SHORT TASK >> Work out how many lines of the material below mention the word "Blender"; reply with the number only.

SUPPLIED RECORDS >>

>> start

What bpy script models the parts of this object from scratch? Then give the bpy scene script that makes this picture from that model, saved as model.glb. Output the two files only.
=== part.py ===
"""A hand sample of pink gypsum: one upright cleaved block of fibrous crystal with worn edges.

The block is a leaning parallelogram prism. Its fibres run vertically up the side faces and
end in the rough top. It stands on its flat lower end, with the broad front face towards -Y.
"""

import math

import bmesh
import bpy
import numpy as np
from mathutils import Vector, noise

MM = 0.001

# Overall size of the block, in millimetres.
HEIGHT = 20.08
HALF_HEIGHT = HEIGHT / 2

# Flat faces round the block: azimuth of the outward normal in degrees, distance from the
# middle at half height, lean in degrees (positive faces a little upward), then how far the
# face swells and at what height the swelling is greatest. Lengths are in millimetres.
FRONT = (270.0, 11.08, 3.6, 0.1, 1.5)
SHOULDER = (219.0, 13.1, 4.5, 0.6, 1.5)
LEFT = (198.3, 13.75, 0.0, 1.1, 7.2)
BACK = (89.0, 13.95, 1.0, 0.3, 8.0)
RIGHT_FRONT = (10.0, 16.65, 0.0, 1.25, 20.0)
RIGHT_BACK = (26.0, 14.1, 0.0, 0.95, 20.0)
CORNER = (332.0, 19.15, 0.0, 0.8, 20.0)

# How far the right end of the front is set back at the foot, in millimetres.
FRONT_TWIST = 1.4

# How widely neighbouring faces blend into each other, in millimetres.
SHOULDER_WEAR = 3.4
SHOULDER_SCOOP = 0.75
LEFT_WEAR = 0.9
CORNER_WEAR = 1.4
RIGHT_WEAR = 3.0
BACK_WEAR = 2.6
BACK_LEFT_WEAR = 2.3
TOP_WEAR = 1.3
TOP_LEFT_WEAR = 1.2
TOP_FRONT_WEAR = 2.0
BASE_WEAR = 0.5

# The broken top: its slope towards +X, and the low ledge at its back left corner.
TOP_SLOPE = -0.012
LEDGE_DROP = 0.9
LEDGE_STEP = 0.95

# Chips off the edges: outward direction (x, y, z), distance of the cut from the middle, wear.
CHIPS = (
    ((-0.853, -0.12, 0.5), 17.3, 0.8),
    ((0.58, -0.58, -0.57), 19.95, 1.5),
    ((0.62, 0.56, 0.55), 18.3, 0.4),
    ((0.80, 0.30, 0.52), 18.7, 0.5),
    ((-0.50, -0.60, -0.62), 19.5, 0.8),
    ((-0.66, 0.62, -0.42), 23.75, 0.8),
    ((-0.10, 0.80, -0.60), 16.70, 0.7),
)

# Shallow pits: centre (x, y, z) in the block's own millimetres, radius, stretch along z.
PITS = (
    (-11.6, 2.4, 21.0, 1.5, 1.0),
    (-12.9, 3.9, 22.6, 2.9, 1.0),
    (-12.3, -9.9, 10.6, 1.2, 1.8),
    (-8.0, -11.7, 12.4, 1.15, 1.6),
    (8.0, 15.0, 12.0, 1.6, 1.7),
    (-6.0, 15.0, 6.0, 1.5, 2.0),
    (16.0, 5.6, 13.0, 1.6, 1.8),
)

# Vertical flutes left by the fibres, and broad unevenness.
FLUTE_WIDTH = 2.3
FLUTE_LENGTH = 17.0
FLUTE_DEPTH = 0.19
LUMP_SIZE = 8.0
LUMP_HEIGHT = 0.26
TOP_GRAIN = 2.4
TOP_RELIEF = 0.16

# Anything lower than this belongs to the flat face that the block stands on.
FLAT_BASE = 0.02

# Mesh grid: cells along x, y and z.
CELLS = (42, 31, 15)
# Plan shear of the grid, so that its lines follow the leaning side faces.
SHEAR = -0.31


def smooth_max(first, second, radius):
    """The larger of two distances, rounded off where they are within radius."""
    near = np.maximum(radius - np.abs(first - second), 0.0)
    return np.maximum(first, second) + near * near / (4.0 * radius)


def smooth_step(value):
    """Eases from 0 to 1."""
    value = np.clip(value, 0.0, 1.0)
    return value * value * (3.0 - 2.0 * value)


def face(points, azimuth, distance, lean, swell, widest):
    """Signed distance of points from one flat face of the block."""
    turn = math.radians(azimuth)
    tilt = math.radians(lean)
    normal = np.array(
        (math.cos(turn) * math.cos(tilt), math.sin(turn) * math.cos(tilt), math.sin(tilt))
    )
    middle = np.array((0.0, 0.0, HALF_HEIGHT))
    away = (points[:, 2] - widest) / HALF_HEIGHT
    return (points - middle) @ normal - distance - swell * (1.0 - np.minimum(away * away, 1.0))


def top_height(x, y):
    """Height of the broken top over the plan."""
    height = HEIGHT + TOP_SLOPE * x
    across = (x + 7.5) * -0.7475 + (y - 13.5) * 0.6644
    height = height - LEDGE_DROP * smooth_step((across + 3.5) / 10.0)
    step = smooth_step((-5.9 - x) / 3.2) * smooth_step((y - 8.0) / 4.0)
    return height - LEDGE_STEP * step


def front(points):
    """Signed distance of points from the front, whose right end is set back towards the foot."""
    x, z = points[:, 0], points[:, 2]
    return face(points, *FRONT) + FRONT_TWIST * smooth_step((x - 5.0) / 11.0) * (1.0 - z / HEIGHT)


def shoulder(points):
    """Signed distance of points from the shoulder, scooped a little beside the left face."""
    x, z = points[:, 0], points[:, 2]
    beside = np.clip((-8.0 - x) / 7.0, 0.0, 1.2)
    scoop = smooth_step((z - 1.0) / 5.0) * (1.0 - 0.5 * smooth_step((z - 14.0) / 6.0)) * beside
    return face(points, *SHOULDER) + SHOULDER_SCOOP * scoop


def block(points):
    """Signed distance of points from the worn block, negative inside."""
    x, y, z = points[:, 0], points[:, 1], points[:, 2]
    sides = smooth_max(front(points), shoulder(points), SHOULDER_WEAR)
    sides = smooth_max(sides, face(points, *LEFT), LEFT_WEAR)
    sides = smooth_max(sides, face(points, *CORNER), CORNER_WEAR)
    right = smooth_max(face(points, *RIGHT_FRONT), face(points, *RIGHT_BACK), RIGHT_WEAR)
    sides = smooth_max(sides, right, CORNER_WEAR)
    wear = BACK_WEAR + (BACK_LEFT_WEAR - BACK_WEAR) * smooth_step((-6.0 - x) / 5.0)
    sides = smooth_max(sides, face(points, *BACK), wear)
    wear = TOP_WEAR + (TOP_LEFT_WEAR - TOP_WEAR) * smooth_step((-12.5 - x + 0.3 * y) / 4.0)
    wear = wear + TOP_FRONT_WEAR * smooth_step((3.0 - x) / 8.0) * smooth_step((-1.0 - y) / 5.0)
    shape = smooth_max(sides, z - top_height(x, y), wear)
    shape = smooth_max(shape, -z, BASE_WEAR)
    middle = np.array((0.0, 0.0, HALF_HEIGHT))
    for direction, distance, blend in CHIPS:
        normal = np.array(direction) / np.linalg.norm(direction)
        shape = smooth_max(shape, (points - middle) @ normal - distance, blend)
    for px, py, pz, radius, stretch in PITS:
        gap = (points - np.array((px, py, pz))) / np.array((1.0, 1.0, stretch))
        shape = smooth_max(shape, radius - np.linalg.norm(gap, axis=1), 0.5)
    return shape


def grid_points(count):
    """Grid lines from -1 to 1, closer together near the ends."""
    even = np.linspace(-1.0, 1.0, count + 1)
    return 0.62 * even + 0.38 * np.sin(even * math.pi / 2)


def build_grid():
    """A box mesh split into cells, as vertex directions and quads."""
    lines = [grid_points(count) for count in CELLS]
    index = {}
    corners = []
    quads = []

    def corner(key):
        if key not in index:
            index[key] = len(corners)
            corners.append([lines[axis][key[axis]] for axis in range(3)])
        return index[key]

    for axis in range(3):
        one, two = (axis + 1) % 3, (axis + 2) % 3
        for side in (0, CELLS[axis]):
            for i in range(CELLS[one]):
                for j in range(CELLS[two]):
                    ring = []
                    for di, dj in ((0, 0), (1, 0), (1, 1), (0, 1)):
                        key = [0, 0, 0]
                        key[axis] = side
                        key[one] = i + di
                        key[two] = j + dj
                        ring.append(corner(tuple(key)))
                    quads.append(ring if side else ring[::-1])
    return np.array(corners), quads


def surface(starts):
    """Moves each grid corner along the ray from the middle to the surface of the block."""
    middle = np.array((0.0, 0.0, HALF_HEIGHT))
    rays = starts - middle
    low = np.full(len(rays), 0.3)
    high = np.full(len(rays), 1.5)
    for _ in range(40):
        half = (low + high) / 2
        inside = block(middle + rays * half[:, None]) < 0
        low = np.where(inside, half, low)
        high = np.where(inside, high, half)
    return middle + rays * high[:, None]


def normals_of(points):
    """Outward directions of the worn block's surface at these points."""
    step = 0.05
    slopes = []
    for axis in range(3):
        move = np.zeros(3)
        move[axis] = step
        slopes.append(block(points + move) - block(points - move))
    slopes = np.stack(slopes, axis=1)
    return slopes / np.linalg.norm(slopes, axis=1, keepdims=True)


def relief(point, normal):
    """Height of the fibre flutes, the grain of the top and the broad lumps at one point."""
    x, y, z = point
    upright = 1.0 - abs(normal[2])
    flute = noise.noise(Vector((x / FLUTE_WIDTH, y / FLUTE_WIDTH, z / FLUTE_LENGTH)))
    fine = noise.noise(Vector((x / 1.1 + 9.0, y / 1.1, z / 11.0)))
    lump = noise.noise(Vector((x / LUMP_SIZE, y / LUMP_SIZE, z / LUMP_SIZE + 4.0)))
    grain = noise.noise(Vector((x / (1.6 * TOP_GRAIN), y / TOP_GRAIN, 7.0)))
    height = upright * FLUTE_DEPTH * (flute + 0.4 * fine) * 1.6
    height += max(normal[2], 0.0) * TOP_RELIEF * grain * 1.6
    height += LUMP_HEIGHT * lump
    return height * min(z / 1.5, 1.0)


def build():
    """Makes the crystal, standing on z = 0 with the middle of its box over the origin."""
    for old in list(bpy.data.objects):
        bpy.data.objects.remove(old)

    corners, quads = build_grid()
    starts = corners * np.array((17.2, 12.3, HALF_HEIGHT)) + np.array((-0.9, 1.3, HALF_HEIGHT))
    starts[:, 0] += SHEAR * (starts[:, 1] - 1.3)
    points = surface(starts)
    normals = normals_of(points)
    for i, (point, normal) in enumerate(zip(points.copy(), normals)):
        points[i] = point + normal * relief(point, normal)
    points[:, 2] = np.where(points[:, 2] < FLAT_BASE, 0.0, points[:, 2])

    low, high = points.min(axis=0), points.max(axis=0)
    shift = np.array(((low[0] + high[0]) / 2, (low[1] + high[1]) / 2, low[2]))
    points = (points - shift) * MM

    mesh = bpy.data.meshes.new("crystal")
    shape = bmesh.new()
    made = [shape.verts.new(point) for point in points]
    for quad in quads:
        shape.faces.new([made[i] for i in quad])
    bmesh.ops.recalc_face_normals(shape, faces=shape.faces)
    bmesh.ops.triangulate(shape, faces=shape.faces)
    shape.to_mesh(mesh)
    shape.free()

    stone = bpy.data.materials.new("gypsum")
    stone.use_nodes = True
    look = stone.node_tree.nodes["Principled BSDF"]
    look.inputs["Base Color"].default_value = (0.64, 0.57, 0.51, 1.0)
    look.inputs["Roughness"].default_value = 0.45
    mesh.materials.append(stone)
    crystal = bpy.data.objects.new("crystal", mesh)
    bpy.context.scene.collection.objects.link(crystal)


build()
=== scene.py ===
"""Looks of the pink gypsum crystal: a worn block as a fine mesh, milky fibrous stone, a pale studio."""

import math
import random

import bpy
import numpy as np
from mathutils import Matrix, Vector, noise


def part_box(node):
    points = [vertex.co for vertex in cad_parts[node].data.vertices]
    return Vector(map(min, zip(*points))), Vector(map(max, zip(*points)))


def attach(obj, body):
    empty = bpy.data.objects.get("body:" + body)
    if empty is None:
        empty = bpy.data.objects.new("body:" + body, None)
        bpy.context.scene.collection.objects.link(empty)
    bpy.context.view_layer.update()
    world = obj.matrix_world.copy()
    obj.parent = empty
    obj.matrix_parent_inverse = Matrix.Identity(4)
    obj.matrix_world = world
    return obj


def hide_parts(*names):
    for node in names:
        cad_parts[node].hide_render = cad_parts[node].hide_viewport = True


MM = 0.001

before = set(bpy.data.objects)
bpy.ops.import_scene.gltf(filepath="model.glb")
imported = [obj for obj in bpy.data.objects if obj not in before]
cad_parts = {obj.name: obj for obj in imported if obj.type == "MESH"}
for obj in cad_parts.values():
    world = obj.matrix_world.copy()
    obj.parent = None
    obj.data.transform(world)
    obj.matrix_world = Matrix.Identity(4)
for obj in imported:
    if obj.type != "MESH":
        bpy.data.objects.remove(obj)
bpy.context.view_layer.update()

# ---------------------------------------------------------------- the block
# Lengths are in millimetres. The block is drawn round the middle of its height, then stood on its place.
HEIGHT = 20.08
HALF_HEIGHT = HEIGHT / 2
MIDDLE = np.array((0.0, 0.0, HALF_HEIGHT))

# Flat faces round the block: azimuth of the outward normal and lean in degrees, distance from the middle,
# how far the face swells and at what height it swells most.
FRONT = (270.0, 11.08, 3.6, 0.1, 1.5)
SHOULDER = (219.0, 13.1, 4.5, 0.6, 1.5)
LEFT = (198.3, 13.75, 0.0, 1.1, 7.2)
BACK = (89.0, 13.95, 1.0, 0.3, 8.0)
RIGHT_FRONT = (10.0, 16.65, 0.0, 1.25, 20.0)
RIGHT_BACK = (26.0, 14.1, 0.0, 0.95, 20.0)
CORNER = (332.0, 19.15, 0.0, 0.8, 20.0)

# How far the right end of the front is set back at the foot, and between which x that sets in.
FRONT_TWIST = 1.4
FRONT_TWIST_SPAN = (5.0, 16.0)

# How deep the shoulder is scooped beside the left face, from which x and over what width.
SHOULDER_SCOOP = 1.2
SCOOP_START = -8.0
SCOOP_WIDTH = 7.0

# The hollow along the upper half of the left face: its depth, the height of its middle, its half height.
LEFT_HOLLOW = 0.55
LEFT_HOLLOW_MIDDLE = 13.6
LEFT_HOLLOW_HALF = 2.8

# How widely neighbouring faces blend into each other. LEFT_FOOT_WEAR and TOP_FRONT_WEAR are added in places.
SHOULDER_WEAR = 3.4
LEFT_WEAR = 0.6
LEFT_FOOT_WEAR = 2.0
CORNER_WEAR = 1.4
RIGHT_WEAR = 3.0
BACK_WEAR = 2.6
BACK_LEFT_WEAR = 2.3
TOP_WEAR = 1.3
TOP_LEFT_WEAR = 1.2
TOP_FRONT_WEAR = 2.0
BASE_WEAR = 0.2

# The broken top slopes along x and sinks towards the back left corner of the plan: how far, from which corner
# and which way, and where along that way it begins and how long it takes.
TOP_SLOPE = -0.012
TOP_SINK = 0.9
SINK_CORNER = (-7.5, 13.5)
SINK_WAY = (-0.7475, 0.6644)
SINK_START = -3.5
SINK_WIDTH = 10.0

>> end
>> start

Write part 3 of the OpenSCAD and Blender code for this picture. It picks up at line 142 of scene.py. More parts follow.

>> end
>> start

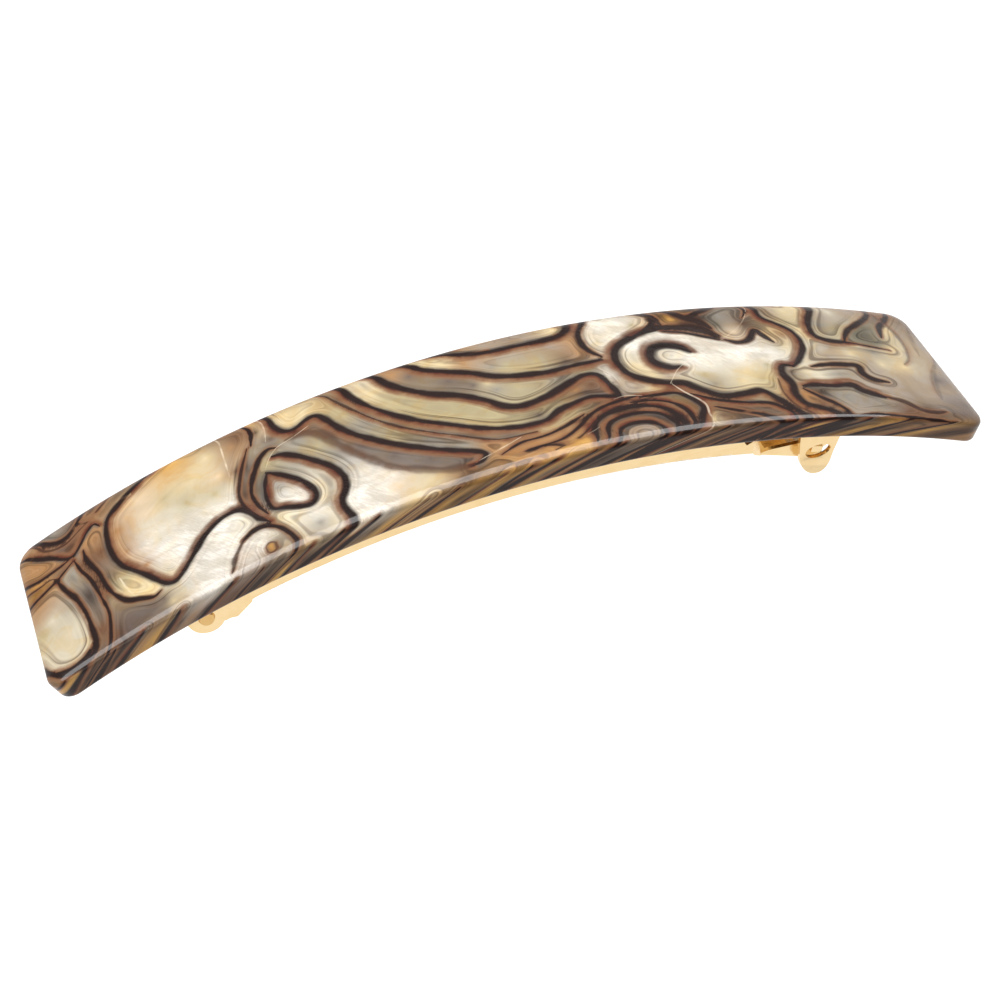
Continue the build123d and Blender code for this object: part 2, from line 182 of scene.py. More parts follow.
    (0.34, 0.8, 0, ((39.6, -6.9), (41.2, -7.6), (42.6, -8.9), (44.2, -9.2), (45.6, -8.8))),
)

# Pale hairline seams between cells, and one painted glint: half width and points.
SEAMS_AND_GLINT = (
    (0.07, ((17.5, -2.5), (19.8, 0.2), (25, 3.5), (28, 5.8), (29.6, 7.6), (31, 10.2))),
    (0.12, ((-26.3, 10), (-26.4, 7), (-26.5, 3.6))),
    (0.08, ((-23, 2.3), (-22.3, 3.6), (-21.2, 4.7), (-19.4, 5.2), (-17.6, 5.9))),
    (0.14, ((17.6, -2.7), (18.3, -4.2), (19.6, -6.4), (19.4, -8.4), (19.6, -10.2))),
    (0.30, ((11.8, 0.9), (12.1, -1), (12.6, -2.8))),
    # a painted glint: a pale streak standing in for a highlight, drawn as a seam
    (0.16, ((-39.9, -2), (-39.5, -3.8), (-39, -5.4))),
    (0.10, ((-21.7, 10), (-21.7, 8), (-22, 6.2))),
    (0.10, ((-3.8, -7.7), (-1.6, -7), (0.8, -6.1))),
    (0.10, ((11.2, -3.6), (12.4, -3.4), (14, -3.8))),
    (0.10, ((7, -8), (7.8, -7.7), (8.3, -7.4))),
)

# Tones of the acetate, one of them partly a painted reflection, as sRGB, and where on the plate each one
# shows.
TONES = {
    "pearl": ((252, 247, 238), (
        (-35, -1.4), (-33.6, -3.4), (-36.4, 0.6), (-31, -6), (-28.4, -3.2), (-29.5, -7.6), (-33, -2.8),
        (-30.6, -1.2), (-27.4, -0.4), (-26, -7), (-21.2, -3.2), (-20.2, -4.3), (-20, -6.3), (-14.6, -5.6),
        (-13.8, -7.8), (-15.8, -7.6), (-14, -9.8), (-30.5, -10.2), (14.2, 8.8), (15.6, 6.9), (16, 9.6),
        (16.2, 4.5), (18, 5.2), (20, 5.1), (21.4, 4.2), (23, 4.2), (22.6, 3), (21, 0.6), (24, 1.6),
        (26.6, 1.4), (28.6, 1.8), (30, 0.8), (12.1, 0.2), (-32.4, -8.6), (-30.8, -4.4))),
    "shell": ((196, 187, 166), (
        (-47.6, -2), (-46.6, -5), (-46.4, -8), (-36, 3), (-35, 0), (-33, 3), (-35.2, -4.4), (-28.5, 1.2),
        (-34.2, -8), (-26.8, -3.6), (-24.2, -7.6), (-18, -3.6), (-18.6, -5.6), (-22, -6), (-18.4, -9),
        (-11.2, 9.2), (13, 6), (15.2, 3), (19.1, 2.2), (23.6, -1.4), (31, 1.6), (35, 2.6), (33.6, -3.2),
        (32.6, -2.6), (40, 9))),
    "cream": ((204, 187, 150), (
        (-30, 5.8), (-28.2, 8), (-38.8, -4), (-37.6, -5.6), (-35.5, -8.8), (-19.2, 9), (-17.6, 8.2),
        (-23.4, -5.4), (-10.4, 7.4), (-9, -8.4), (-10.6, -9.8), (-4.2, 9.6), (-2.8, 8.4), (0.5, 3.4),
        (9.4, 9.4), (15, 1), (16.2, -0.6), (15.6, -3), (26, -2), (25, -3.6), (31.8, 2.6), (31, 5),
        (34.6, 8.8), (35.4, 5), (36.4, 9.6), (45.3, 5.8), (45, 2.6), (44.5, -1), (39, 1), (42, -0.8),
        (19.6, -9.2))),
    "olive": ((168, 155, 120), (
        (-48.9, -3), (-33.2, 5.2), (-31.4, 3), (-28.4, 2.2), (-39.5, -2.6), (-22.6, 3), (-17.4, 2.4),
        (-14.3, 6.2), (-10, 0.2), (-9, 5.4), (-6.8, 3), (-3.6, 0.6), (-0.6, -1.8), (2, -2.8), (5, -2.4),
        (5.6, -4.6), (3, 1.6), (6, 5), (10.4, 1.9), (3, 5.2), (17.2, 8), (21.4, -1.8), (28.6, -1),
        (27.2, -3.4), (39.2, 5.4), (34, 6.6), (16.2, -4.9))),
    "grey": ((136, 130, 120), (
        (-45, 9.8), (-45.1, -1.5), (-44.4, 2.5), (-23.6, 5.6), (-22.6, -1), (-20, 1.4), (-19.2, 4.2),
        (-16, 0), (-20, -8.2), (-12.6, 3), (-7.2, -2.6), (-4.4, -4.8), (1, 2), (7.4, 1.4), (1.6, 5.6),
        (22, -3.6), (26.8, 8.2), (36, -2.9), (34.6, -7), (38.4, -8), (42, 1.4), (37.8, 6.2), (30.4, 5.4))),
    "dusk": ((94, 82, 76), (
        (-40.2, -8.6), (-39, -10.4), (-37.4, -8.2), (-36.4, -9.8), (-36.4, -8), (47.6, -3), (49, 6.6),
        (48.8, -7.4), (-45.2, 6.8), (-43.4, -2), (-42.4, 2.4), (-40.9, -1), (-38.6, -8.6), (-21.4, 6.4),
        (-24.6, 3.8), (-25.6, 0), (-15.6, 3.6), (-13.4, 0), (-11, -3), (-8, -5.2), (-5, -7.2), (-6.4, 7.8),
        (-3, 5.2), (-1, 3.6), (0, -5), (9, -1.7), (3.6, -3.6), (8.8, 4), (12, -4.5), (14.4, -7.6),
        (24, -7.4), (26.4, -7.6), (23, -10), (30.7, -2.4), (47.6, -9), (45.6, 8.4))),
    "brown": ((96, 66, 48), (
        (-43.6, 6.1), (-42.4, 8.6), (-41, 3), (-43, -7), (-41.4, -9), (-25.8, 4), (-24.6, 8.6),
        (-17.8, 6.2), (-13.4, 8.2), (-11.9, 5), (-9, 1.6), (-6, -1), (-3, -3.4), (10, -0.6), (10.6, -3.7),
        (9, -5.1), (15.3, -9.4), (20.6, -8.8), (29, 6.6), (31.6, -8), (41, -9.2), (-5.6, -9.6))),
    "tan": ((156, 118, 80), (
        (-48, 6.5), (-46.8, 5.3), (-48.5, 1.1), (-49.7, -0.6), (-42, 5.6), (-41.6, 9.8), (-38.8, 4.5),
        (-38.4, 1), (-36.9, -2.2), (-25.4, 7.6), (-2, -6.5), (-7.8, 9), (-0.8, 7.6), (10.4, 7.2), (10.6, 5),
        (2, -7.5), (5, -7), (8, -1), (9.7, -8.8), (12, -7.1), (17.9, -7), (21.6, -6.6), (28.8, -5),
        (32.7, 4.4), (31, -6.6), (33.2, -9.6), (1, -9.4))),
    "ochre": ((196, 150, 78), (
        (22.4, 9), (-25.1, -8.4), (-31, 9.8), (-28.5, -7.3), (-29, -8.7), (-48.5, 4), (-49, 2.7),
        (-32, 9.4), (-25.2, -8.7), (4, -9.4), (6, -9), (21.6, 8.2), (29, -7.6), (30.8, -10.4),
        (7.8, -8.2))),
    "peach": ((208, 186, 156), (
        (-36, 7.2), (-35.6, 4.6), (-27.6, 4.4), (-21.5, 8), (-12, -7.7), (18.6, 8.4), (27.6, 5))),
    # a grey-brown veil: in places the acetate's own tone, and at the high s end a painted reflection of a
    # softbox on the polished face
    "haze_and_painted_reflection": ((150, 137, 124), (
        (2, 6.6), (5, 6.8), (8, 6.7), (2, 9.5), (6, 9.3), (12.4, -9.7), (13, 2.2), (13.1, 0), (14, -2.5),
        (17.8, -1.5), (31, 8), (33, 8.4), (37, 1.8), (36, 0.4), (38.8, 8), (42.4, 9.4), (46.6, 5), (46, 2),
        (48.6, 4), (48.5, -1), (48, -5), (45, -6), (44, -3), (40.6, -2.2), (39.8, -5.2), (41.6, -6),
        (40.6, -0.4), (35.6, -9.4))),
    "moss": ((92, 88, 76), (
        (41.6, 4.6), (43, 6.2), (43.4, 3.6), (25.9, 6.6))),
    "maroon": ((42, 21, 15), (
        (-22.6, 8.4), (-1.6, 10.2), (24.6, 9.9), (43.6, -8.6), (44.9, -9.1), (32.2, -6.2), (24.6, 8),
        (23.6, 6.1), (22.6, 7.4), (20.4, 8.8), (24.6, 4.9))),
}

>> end

TASK SOLUTION >> 2